We have collected an eclectic bunch of climbers from around the world who
all, somehow, get along well. Sometimes too well: the alcohol-fuelled
evenings have yielded a remarkable collection of hidden stories and tales,
many of which may have been better left hidden. We are blessed with a crew
from heaven who -in the best expedition traditions of Sherpas- feed us meals
to die for from basic facilities in appalling conditions, and put up with
our appallingly sexist comments and usually give as good as they get.
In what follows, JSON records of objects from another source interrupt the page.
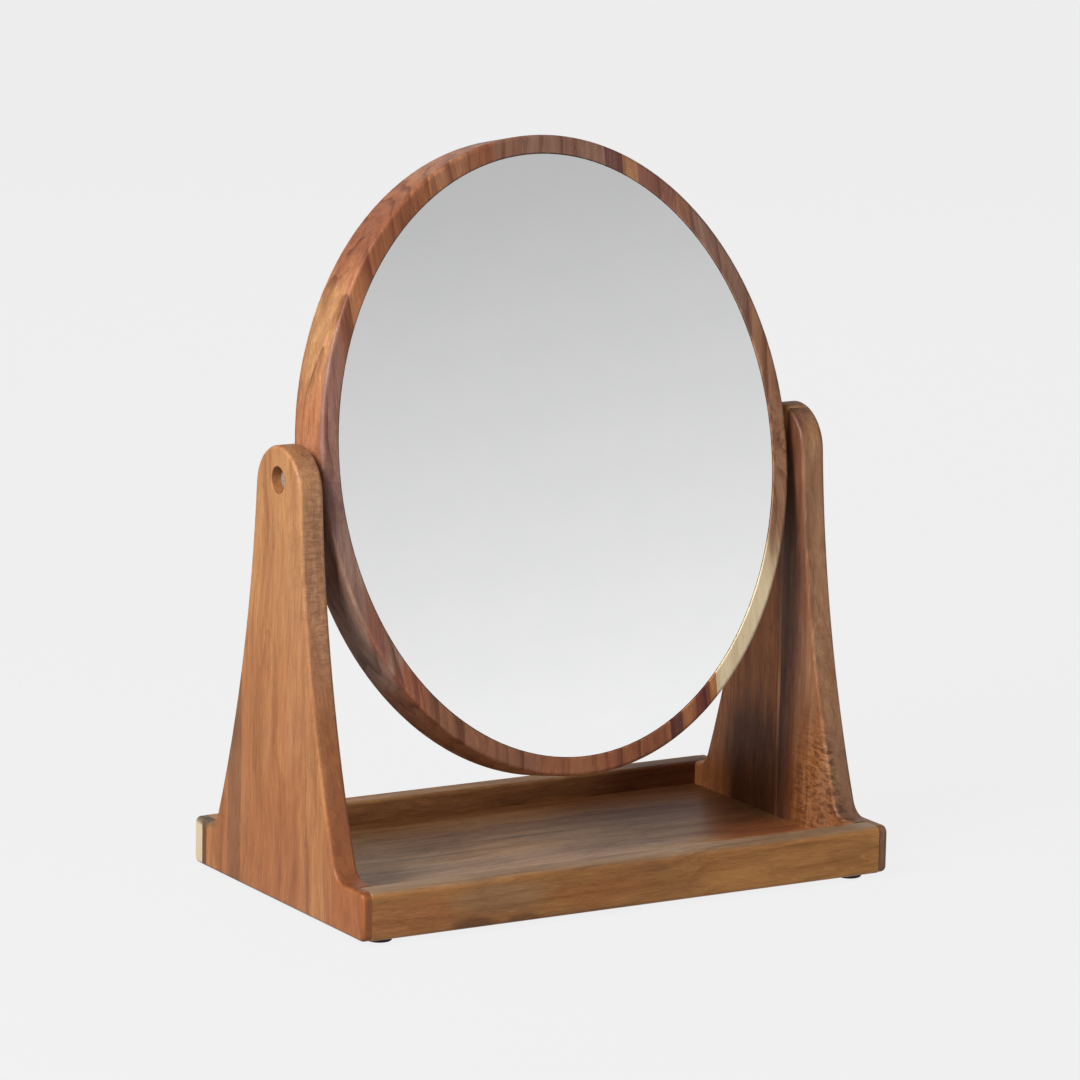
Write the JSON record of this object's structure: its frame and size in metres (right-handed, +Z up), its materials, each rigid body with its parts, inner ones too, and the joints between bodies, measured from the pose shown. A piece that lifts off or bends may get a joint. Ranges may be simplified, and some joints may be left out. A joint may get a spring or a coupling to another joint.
{
  "type": "tabletop tilting mirror",
  "caption": "Oval wooden-framed mirror that tilts on two bolts between flared wooden uprights, on a low wooden tray with rubber feet.",
  "frame": {"origin": "on the table, under the middle of the tray", "axes": "+X to the right of someone looking into the mirror, -Y towards them, +Z up"},
  "size_m": [0.275, 0.159, 0.3377],
  "materials": {
    "acacia_panel": "oiled acacia, satin, grain upright",
    "acacia_rail": "oiled acacia, satin, grain lengthwise",
    "acacia_ring": "oiled acacia, satin, laminated from upright staves",
    "tray_board": "oiled acacia veneer, satin",
    "beech": "plain planed",
    "plywood": "sanded face veneer",
    "mirror_glass": "polished silvered glass with a ground edge",
    "adhesive_foam": "closed-cell foam, matt",
    "nylon": "natural nylon",
    "fibre": "black friction washer",
    "zinc_steel": "bright zinc plated",
    "brass": "turned",
    "rubber": "moulded, matt"
  },
  "bodies": {
    "stand": {"side_panel_left": "acacia_panel", "side_panel_right": "acacia_panel", "front_rail": "acacia_rail", "back_rail": "acacia_rail", "tray_floor": "tray_board", "corner_dowels": "beech", "foot_front_left": "rubber", "foot_front_right": "rubber", "foot_back_left": "rubber", "foot_back_right": "rubber", "pivot_bush_left": "nylon", "pivot_bush_right": "nylon", "friction_washer_left": "fibre", "friction_washer_right": "fibre"},
    "mirror": {"mirror_frame": "acacia_ring", "mirror_glass": "mirror_glass", "adhesive_tape": "adhesive_foam", "foam_sheet": "adhesive_foam", "back_panel": "plywood", "back_panel_screws": "zinc_steel", "threaded_insert_left": "brass", "threaded_insert_right": "brass", "spacer_washer_left": "nylon", "spacer_washer_right": "nylon", "head_washer_left": "zinc_steel", "head_washer_right": "zinc_steel", "pivot_bolt_left": "zinc_steel", "pivot_bolt_right": "zinc_steel"}
  },
  "joints": [
    {"name": "mirror_tilt", "type": "hinge", "parent": "stand", "child": "mirror", "pos_m": [0, 0.003, 0.1935], "axis": [1, 0, 0], "continuous": true}
  ]
}
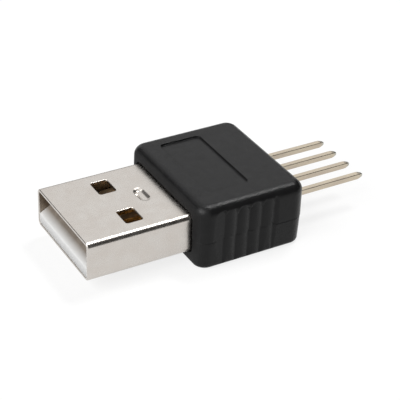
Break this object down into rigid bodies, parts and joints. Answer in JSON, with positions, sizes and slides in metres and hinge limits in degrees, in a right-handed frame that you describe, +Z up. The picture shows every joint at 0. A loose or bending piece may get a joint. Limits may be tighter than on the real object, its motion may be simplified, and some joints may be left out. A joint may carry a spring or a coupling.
{
  "type": "usb-a plug with header pins",
  "caption": "USB-A plug whose contacts leave the back of a moulded grip block as a row of square header pins.",
  "frame": {"origin": "centre of the plug's mouth, on the mid-height of the shell", "axes": "-Y out of the mouth towards the socket, +Y along the header pins, +Z up from the flat underside, X across the plug"},
  "size_m": [0.0156, 0.0348, 0.0074],
  "materials": {
    "plated_shell": "satin nickel plate on folded sheet",
    "white_insulator": "smooth moulded",
    "gold_contact": "gold plated",
    "solder": "bright solder",
    "header_plastic": "moulded",
    "gold_pin": "pale gold plate",
    "inner_plastic": "moulded, hidden",
    "black_moulding": "fine satin moulded grain"
  },
  "bodies": {
    "root": {"shell": "plated_shell", "insulator": "white_insulator", "contact_vbus": "gold_contact", "contact_data_minus": "gold_contact", "contact_data_plus": "gold_contact", "contact_ground": "gold_contact", "solder_vbus": "solder", "solder_data_minus": "solder", "solder_data_plus": "solder", "solder_ground": "solder", "header_strip": "header_plastic", "pin_vbus": "gold_pin", "pin_data_minus": "gold_pin", "pin_data_plus": "gold_pin", "pin_ground": "gold_pin", "inner_mould": "inner_plastic", "overmould": "black_moulding"}
  },
  "joints": []
}
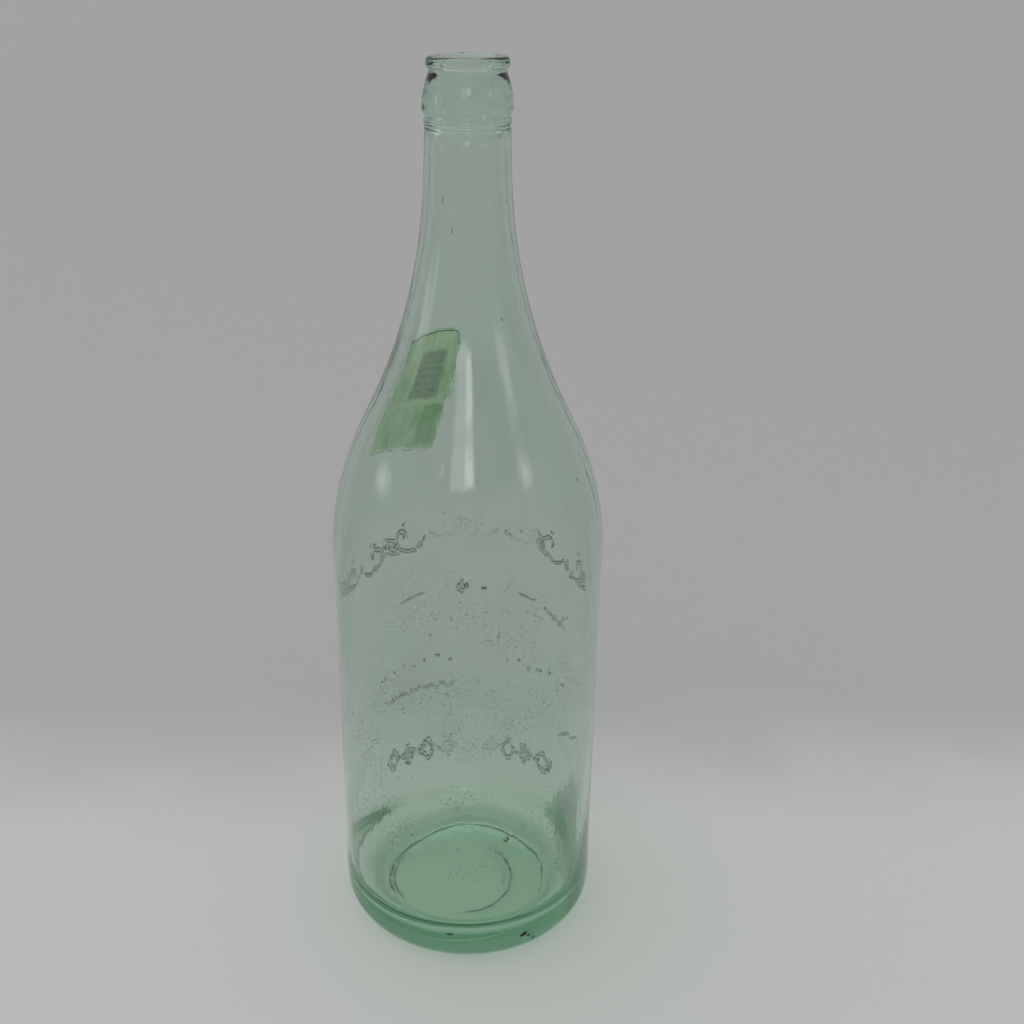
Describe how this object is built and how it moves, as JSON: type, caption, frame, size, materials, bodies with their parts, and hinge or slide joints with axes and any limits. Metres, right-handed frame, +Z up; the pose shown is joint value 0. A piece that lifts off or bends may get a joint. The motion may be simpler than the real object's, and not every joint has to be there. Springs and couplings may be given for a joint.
{
  "type": "glass soda bottle",
  "caption": "Tall clear green glass bottle with a long sloping shoulder, slim neck, crown finish for a crimped cap, raised front ornament and a worn paper shoulder label.",
  "frame": {"origin": "centre of the base, on the plane of the bearing ring that the bottle stands on", "axes": "+Z up along the bottle's axis to the mouth, +Y out of the decorated front, +X to the left of someone who faces the front"},
  "size_m": [0.0932, 0.0932, 0.305],
  "materials": {
    "green_glass": "clear pale aqua green, glossy",
    "dried_gum": "thin yellowed film",
    "label_paper": "worn uncoated green print"
  },
  "bodies": {
    "root": {"bottle_glass": "green_glass", "label_gum": "dried_gum", "shoulder_label": "label_paper"}
  },
  "joints": []
}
We
have a skipper who tolerates our continual requests to 'look around the
corner', or to 'just sail over to that peak over there', or 'get us a bit
closer to those ice cliffs'. On top of all this, the fun to be had in
watching Alan 'ski' roped up is only surpassed by reliving the experience
back in the boat. As for the pub, we have enough alcohol on board to sink a
ship...... perhaps not the best phrase, but this has been a great experience
with some great people. Who knows, we may even have to make this an annual
event. I think all of us are hoping that we can squeeze a few more epic days
in before the dreaded crossing of Drake Passage, and back to reality once
more with a heave.

1 Comments:

Anonymous Anonymous said...

Jocelyn and Bruce here from Lockwood, NY. Chris and Alan, I have read and printed your daily reports to take home to Bruce. What an experience!!!!! Can't wait to hear about it in person from you Chris.